The rhetoric is that a bad hire is pretty much the worst thing ever, and it's used to justify absurd interview practices.

https://business.stackoverflow.com/blog/how-hiring-has-an-ef...

Several citations in there, but it seems like a common sense thing to me. Why interview at all if you're so willing to take on the risk of a bad hire? Just take them out for lunch and ask them how they like coding.

It's also bad for recruiting purposes. If I have an easy interview I'll be reasonably assured that my future coworkers went through that same process -- what metric do I have to assume they're going to be good engineers to work with?

Ask how many people have been fired. I like to think the people I have are all very good because I fire all the bad ones. Much better to weed out because of on the job performance than select on the basis of some poor proxy for on the job performance.
really the only part that makes bad hires so bad is the impossibility to get them fired at most companies. Even if you hire someone and realize you've made a grave mistake thats obvious to everyone, some stupid moral value or company culture thing will force people to put up with it for 6 months, then have them be on probation for 6 months, then do an evaluation for 3 months, and by the time you finished the process to fire them, they quit first anyway.

That happened at multiple companies I worked at, both small and large, and it just makes me terrified to hire wrong.

If you're in an environment where you hire fast, but punt fast, you can give more people chances to prove themselves. Honestly, it would help with diversity, too. If people are as good as they claim, they don't have to worry about a thing.

> really the only part that makes bad hires so bad is the impossibility to get them fired at most companies. Even if you hire someone and realize you've made a grave mistake thats obvious to everyone, some stupid moral value or company culture thing will force people to put up with it for 6 months, then have them be on probation for 6 months, then do an evaluation for 3 months, and by the time you finished the process to fire them, they quit first anyway.

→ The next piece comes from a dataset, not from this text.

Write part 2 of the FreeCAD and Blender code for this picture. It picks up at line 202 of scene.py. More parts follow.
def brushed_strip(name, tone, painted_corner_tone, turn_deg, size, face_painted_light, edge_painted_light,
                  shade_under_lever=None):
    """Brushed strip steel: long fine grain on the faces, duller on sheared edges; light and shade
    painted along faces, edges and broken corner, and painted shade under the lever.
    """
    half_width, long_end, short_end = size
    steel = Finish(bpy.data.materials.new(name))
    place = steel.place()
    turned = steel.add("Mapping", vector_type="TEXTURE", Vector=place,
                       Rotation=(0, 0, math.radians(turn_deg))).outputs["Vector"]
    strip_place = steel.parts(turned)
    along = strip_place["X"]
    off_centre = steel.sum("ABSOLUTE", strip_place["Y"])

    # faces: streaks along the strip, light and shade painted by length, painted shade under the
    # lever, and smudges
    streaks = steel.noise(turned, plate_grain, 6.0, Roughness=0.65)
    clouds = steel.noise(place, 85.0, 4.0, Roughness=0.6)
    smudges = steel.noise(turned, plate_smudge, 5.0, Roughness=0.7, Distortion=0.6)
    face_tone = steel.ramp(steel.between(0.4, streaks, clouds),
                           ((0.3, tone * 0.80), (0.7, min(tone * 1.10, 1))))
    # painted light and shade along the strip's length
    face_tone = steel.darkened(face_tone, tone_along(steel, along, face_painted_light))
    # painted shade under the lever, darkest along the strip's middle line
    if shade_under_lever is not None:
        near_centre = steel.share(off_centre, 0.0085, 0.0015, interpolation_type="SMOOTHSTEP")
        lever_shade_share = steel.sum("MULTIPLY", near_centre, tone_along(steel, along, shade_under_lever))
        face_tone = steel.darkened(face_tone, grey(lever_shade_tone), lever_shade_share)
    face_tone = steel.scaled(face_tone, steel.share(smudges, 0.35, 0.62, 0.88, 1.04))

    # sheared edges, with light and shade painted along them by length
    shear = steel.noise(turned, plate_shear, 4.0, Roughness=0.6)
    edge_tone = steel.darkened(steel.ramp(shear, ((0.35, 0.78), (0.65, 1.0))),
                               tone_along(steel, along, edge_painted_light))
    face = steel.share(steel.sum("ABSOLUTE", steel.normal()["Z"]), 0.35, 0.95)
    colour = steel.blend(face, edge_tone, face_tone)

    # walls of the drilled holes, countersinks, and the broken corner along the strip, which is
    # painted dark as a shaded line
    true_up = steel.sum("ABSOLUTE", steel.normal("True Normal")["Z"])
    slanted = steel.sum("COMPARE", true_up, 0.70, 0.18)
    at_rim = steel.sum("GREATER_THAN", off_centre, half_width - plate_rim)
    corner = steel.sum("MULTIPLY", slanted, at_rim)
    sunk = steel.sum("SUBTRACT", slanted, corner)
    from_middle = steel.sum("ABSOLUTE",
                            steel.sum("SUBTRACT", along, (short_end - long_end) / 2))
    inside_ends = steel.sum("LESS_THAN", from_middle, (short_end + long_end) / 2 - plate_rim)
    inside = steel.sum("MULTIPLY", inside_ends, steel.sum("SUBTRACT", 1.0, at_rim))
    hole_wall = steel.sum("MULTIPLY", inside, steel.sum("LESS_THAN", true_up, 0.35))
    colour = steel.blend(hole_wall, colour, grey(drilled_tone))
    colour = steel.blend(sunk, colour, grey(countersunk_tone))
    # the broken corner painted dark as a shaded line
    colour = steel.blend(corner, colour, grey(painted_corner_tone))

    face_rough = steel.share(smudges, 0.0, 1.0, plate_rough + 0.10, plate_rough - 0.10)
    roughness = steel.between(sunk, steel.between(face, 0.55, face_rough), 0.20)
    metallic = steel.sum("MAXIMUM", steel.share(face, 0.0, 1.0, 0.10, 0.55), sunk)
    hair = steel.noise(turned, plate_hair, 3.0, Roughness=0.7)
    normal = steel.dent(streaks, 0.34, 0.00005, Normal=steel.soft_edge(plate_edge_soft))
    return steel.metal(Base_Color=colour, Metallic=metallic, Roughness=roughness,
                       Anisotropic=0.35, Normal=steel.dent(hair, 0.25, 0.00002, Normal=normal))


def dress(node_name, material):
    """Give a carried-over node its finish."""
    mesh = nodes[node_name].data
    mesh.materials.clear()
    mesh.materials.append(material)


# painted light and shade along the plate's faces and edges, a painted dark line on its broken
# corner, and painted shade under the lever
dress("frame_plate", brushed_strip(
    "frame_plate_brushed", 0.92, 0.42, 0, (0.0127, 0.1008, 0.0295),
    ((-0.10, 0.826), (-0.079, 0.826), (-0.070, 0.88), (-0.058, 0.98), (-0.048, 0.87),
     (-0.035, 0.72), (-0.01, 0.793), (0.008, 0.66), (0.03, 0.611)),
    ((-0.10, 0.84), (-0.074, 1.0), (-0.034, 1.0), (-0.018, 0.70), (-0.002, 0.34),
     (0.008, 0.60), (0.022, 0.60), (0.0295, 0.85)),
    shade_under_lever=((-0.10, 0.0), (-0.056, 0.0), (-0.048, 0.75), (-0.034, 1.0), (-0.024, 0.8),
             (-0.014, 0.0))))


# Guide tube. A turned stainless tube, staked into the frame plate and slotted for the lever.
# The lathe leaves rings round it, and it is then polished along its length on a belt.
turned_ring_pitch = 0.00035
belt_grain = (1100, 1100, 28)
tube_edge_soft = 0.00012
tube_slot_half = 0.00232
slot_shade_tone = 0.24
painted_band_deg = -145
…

That's a completely self-imposed cost. A company with a process like that has no business whining about the cost of bad hires.

Legal issues aside (and those are real), there's the morality aspect to it.

Most companies I've worked for had people who thought firing someone was immoral unless they did something criminal. Essentially, its the company's fault for messing up in the hire process, and the employee should not have to suffer the consequences. So the employee stays in anything but the most extreme case.

Freagin sucks.

> That's a completely self-imposed cost. A company with a process like that has no business whining about the cost of bad hires.

That's the consequence of deep pockets, unfortunately. If you're a young startup without much in the way of assets you certain can hire quickly and fire quickly. You don't have any asserts to sue for.

However, if you're a Google or Facebook, suddenly the stakes rise. They can always find a way to make the firing seem unjustified if they're fired on short notice, from ethnicity, gender, "culture fit" (I didn't want to go out for drinks with them), or age.

And it only has to work once for the disgruntled employee, and then they don't have to work for a while. And you better believe that a lawyer will take the chance to sue a large tech company on a contingency basis.

It's a mixed bag. Not hiring good engineers will, ceteris paribus, give bad engineers more chances to luck through your interview process.

IMO, the key thing is that interviews are designed to give political cover for the interviewers to make the hire. If and when bad hires happen, the interviewer can say that their process was technically challenging, even if it did end up rejecting someone like Brendan Eich and passing someone who put 200 hours into Cracking the Coding Interview.

I disagree with this. You can get rid of bad hires easily. A single great engineer can transform your entire business.